1) Excluded acquisition amounts during the 52-week period ended February 1, 2020, related to the acquisition of City Gear, LLC consist primarily of the amortization of inventory step-up in cost of goods sold and change in the valuation of contingent earnout, legal, accounting and professional fees in store operating, selling and administrative expenses.
2) Excluded strategic realignment amounts during the 52-week period ended February 1, 2020, related to our accelerated store closure plan, consist primarily of gain on operating leases net of accelerated amortization on right-of-use assets in cost of goods sold and professional fees, impairment costs and loss on fixed assets in store operating, selling and administrative expenses.

About Non-GAAP Measures

This Proxy Statement, along with our Annual Report, includes certain non-GAAP financial measures, including adjusted net income, earnings per share, gross margin and SG&A expenses and operating income as a percentage of net sales. Management believes these non-GAAP financial measures are useful to investors to facilitate comparisons of our current financial results to historical operations and the financial results of peer companies, as they exclude the effects of items that may not be indicative of, or are unrelated to, our underlying operating results, such as expenses related to the COVID-19 pandemic in Fiscal 2021, the acquisition and integration of City Gear in both Fiscal 2021 and Fiscal 2020, and our accelerated store closure plan in Fiscal 2020. Costs related to the COVID-19 pandemic include impairment charges of goodwill, tradename and other assets and net lower of cost or net realizable value (LCM) inventory reserve charges and were specific to Fiscal 2021. Costs related to acquisition and integration of City Gear include amortization of inventory step-up value, professional service fees, changes in the valuation of the contingent earnout, and legal and accounting fees and expenses. Costs related to the strategic realignment plan included lease and equipment impairment costs, third party liquidation fees, store exit costs, and residual net lease costs.
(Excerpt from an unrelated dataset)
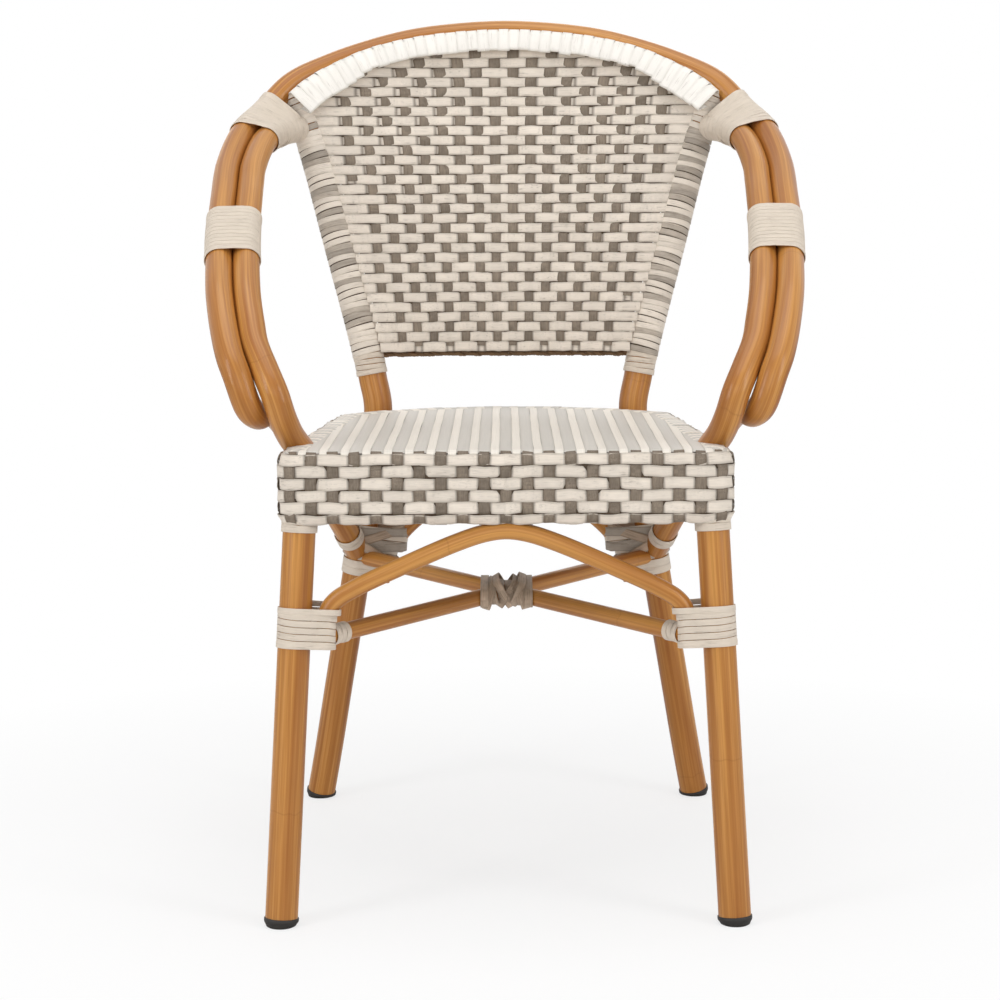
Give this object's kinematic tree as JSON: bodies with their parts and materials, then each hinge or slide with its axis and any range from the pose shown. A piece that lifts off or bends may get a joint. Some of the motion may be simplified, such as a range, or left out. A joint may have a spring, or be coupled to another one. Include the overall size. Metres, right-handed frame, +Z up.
{
  "type": "stackable cafe armchair",
  "caption": "Stackable outdoor cafe armchair with a wood-look tube frame, a plastic-strip woven seat and curved back, and strip bindings round the joints.",
  "frame": {"origin": "on the floor, at the middle of the chair's width and depth", "axes": "+Z up, -Y towards the front of the chair, +X to the right as seen from the front"},
  "size_m": [0.6048, 0.5763, 0.8749],
  "materials": {
    "tube_wood": "glossy coating printed with a honey-coloured bamboo grain",
    "strip_cream": "flat cream plastic strip, fine lengthwise ridges",
    "weave_cream": "cream plastic strand with fine lengthwise ridges",
    "weave_taupe": "taupe grey plastic strand with fine lengthwise ridges",
    "inner_metal": "bare drawn tube, hidden by the weave",
    "foot_black": "black moulded foot cap"
  },
  "bodies": {
    "root": {"front_leg_right": "tube_wood", "front_leg_left": "tube_wood", "rear_leg_right": "tube_wood", "rear_leg_left": "tube_wood", "outer_arm_right": "tube_wood", "outer_arm_left": "tube_wood", "inner_arm_right": "tube_wood", "inner_arm_left": "tube_wood", "back_arch": "tube_wood", "front_arch_brace": "tube_wood", "rear_arch_brace": "tube_wood", "cross_brace_long": "tube_wood", "cross_brace_half_front": "tube_wood", "cross_brace_half_rear": "tube_wood", "back_lower_rail": "tube_wood", "back_inner_hoop": "tube_wood", "seat_front_rail": "inner_metal", "seat_rear_rail": "inner_metal", "apron_front_rail": "inner_metal", "apron_rear_rail": "inner_metal", "seat_support_bar_1": "inner_metal", "seat_support_bar_2": "inner_metal", "seat_side_rail_right": "inner_metal", "seat_side_rail_left": "inner_metal", "apron_side_rail_right": "inner_metal", "apron_side_rail_left": "inner_metal", "arch_joint_sleeve_right": "inner_metal", "arch_joint_sleeve_left": "inner_metal", "seat_deck_weave": "weave_taupe", "seat_apron_weave": "weave_cream", "back_weave_panel": "weave_cream", "back_side_wrap_right": "weave_taupe", "back_side_wrap_left": "weave_taupe", "upper_arm_binding_right": "strip_cream", "upper_arm_binding_left": "strip_cream", "middle_arm_binding_right": "strip_cream", "middle_arm_binding_left": "strip_cream", "front_leg_binding_right": "strip_cream", "front_leg_binding_left": "strip_cream", "front_leg_top_cuff_right": "strip_cream", "front_leg_top_cuff_left": "strip_cream", "cross_brace_front_cuff_right": "strip_cream", "cross_brace_front_cuff_left": "strip_cream", "rear_leg_cuff_right": "strip_cream", "rear_leg_cuff_left": "strip_cream", "rear_leg_binding_right": "strip_cream", "rear_leg_binding_left": "strip_cream", "back_bottom_cuff_right": "strip_cream", "back_bottom_cuff_left": "strip_cream", "centre_knot_binding": "strip_cream", "front_foot_cap_right": "foot_black", "front_foot_cap_left": "foot_black", "rear_foot_cap_right": "foot_black", "rear_foot_cap_left": "foot_black"}
  },
  "joints": []
}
While we use these non-GAAP financial measures as a tool to enhance our ability to assess certain aspects of our financial performance, our management does not consider these measures to be a substitute for, or superior to, the information provided by GAAP financial statements. Consistent with this approach, we believe that disclosing non-GAAP financial measures to the readers of our financial statements provides such readers with useful supplemental data that, while not a substitute for GAAP financial statements, allows for greater transparency in the review of our financial and operational performance. It should be noted as well that our non-GAAP information may be different from the non-GAAP information provided by other companies.